#### [SHORT PROBLEM]
Locate all lines with the word "joints" and copy them out.

-- Begin --

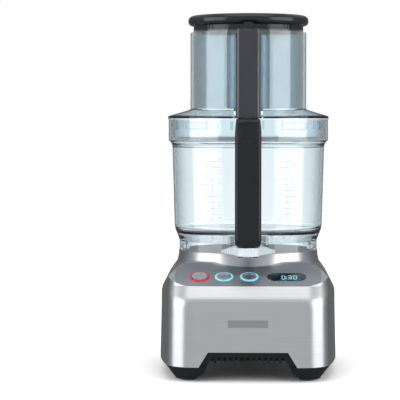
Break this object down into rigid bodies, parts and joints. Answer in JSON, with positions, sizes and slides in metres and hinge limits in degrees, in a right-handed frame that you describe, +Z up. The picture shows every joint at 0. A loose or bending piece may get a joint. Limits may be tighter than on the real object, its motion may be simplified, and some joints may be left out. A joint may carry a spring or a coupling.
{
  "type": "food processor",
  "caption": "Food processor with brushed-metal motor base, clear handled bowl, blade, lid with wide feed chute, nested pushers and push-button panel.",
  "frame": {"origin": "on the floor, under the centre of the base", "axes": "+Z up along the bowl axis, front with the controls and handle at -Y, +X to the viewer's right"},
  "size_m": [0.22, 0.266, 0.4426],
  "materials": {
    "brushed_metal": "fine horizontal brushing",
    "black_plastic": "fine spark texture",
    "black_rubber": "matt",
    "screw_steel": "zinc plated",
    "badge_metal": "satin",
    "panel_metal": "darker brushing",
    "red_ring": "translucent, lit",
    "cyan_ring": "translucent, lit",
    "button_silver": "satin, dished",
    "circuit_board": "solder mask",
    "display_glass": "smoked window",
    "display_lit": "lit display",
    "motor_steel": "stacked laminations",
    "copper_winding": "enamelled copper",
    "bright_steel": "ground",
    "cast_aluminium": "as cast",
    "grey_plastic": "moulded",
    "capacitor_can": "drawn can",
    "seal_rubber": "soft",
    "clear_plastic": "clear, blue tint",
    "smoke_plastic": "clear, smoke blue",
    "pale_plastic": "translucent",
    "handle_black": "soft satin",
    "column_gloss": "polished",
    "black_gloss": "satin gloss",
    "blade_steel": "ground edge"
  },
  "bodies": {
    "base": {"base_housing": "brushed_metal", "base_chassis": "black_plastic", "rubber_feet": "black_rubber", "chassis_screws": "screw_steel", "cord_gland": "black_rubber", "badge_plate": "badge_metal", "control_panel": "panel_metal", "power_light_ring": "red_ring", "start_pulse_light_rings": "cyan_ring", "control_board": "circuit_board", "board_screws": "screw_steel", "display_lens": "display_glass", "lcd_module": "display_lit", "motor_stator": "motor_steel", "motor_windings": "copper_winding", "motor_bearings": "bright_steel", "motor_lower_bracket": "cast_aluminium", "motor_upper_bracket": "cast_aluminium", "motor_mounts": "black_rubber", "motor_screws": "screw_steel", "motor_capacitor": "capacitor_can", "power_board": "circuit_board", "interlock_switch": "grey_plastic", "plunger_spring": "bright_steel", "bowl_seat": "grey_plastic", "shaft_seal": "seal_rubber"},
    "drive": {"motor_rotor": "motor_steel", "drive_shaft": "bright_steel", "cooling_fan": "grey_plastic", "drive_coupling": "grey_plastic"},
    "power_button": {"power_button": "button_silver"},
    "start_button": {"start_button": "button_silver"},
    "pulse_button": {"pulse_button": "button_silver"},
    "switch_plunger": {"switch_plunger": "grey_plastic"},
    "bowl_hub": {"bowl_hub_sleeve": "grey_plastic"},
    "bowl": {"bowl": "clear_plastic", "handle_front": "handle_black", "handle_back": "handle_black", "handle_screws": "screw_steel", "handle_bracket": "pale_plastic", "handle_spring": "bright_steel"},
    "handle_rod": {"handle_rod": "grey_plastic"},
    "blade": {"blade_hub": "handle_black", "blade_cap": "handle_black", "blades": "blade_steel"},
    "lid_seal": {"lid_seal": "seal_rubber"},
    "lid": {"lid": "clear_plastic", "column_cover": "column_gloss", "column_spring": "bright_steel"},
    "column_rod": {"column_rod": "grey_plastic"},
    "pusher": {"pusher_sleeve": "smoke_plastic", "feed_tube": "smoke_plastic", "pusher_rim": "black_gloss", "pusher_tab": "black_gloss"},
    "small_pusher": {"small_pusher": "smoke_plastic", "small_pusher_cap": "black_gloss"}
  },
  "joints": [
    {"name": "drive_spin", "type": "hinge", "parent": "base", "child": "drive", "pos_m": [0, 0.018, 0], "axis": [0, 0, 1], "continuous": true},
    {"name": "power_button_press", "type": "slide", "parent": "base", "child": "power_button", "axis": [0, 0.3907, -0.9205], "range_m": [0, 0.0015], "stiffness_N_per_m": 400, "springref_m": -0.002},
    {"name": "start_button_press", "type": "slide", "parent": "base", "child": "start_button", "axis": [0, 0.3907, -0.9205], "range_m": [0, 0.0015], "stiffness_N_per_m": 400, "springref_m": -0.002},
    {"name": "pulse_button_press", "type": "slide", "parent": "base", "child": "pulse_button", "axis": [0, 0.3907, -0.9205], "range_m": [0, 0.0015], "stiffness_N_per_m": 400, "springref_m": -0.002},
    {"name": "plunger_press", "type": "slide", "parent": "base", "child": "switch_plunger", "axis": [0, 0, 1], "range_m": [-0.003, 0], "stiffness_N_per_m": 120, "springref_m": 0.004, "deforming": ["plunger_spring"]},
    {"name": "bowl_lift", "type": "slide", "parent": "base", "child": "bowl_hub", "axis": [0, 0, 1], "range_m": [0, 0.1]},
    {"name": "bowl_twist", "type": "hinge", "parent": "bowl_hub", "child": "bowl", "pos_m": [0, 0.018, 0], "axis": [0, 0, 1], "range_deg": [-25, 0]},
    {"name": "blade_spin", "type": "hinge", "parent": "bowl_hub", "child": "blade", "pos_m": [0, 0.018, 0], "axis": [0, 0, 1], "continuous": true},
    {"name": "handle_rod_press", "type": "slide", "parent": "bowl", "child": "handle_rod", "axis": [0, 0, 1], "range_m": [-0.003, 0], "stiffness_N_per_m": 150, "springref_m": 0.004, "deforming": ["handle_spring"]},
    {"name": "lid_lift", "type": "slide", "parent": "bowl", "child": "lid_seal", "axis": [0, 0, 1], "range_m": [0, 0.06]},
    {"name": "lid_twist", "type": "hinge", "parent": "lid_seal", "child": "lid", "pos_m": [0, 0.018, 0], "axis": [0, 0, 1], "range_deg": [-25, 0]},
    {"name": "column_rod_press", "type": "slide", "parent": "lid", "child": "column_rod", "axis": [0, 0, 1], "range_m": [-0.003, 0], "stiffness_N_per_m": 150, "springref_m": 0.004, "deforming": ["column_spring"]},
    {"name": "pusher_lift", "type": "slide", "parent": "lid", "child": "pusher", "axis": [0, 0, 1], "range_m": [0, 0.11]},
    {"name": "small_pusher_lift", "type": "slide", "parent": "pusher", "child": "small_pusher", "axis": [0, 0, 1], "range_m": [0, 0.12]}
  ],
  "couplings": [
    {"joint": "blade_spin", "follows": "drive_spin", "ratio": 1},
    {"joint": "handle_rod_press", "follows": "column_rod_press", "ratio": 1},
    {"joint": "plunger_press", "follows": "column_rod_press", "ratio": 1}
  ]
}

-- End --

#### [OUTPUT]
Break this object down into rigid bodies, parts and joints. Answer in JSON, with positions, sizes and slides in metres and hinge limits in degrees, in a right-handed frame that you describe, +Z up. The picture shows every joint at 0. A loose or bending piece may get a joint. Limits may be tighter than on the real object, its motion may be simplified, and some joints may be left out. A joint may carry a spring or a coupling.
  "joints": [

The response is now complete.